Inside This Issue - News
Judge blocks Medicaid cuts in Washington state
April 20th, 2009
TACOMA, Wash. – Pharmacy groups earlier this month hailed a federal judge for temporarily blocking a Medicaid pharmacy reimbursement cut in Washington state.
U.S. District Judge Robert Bryan on March 31 issued a temporary restraining order against the cut, which was due to take effect at midnight that night. The plan to implement the cut failed to meet procedural requirements and was unfair to pharmacies, Bryan ruled.
He said he would decide by April 9 whether to lift the restraining order or issue a preliminary injunction halting the cut indefinitely. But he later postponed his decision until May 18, leaving the restraining order in place until that date.
The Washington State Pharmacy Association, the National Association of Chain Drug Stores and the National Community Pharmacists Association filed a joint lawsuit on March 30 challenging the plan to cut reimbursement for brand name drugs to the average wholesale price minus 20%. That would make the state’s reimbursement rate the lowest in the nation.
“This is a tremendous victory for patients and pharmacy in Washington state,” NACDS president and chief executive officer Steve Anderson said this month. “While we still have a fight ahead of us in permanently preventing these cuts from taking effect, the court’s ruling will help stave off the cuts so that patients are able to access their prescription medications and other services from their neighborhood pharmacy.

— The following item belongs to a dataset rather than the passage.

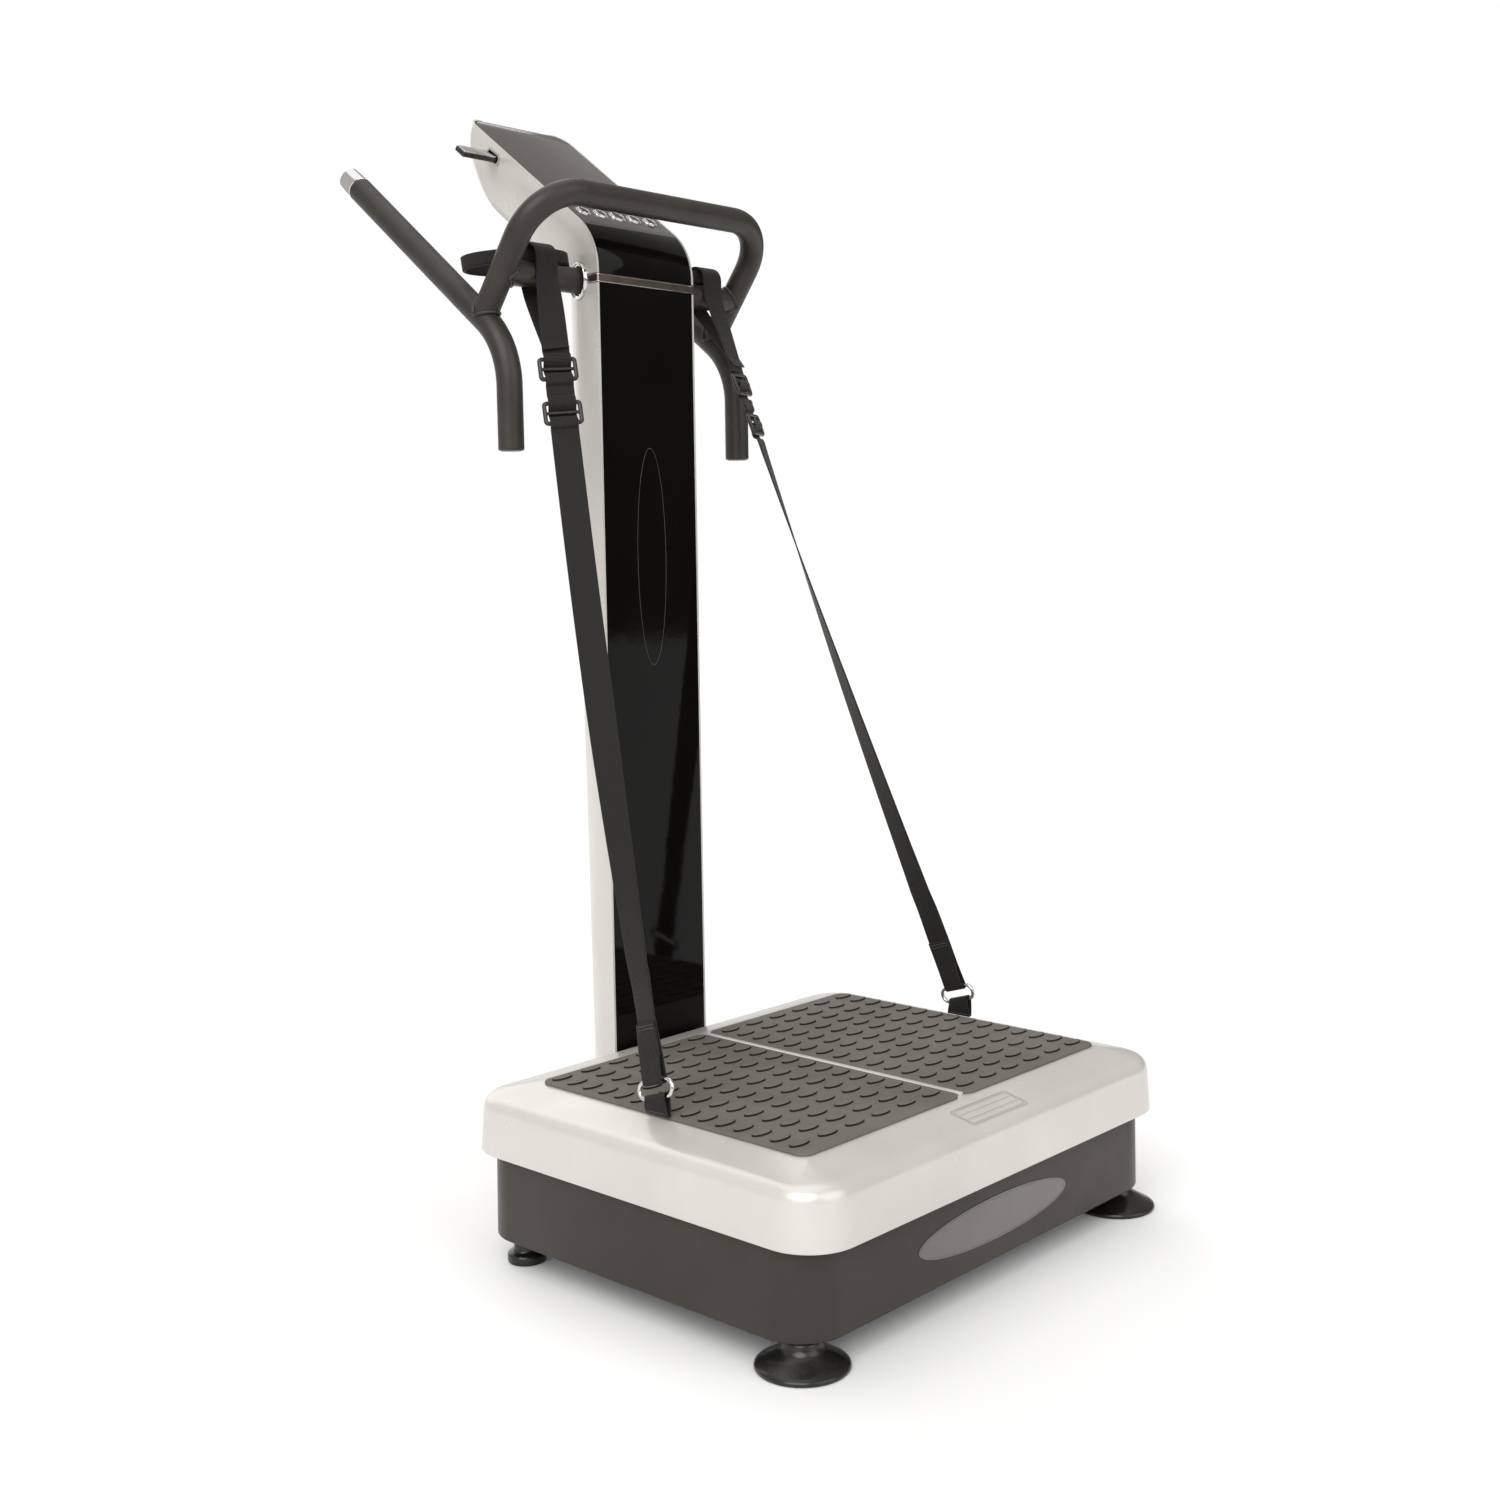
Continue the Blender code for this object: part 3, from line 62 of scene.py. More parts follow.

“This poorly calculated effort to save money only penalizes Washingtonians, and the potential costs to patients and health care over the long term could certainly be more devastating.”
The cut would have meant dispensing many drugs at a loss, said Julie Akers, pharmacy district manager at Seattle-based Bartell Drug. Bartell announced that it would accept no new Medicaid patients if the cut went through.
Walgreen Co. announced that it would withdraw 44 of its pharmacies from the state’s Medicaid program as of May 1 if the cut took effect. The pharmacies represent more than 60% of the company’s Medicaid business in the state and are found in large and small communities.
“The state could fill its Medicaid budget gap in a number of other ways,” said Walgreens senior vice president of pharmacy Kermit Crawford. “As an example, independent and chain pharmacies have identified as much as $90 million in potential savings through more effective medication management. These are sound alternatives to payment cuts to pharmacies.”
Walgreens does more than the average Washington pharmacy to save the state money by filling prescriptions with generics, added Crawford. The drug chain fills 77% of state Medicaid prescriptions with generics; the state average is 63%. Bringing the average up to Walgreens’ level “could, by itself, provide the Medicaid program with the savings it’s looking for,” he said.
Washington has “the worst payment rate in the country for brand name medications” and one of the worst for generics, Crawford pointed out. “We can’t operate as usual under that situation.”